Although billed as speaking about his work in the genetic modification of plants for the growing of bio-fuel plants in semi arid environments, Technion Biology Professor Shimon Gepstein introduced his remarks at the July TSA Einstein Supper by speaking about the Technion’s leading work in bringing students from the fringe into the Technion.

The results are impressive. Of the 700 students per year, 70% complete the course and are admitted to the Technion. This is 25%

of the annual student intake. Of the 500 students who are admitted, four fifths of whom come from low socio-economic backgrounds, 95% complete their degrees.

Professor Gepstein as Head of the Technion’s Center for Pre-University Education is responsible for programs which each year prepare 700 students from minority and low socio-economic sectors of Israeli society as well as soldiers transitioning from their army service to university.

Invited to Sydney by Sydney University’s School of Education he gave a number of seminars on the various programs offered by the Centre and their success rates.
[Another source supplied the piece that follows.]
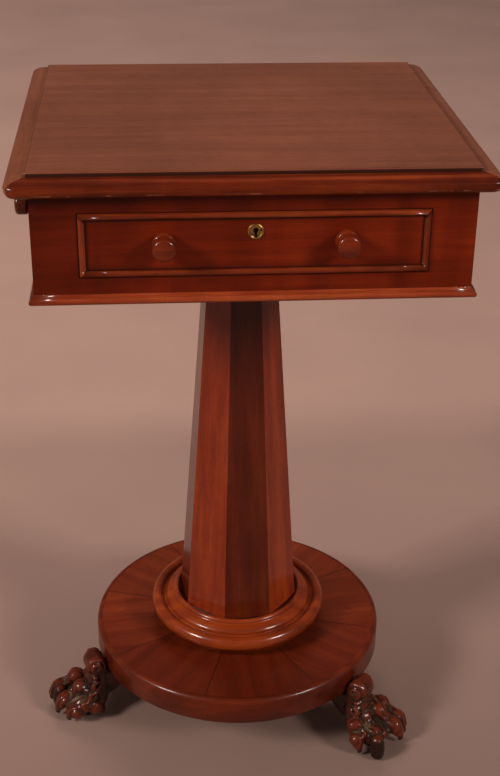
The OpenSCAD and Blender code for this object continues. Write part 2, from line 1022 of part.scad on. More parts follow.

The consensus was that Australia could learn much from the Technion’s approach.

Professor Gepstein said that research had shown that Israel was facing a shortage of suitably qualified students leaving schools with the requisite high level of maths and physics required for admission to the Technion. This meant that it had to look to non-traditional areas of society for capable students and then bring them up to standard.

The result was a series of programs that bridge the level of education attained by the student and that required to handle the courses at the Technion.

These programs target students from the fringe who would not necessarily have had the educational exposure of students from mainstream areas and include development towns, the ultra-orthodox and Arab villages. The Centre also prepares immigrant and students selected for the new International School of Engineering.

Professor Gepstein then explained his research work which centred on the ageing process of plants and which led him to discover a technique that enables crops to grow in harsh semi-arid environments.

He said that the world faced a bio-fuel dilemma; should arable land be used to grow food or fuel crops. Increasingly, the pressure was to grow fuel crops.

He discovered the genetic program that controls both the ageing process and the amount of water needed by plants to survive. From this he and his team have been able to genetically change the hormone timing process thus enabling plants to use only 30% of the water normally required as well as to be able to withstand hostile environments such as high salt content lands.

His work thus moves bio-fuel crops to the margins where cropping currently does not occur.

Professor Gepstein’s first discovery is currently being commercialised for the marketplace while a second patent is also now available for commercialisation.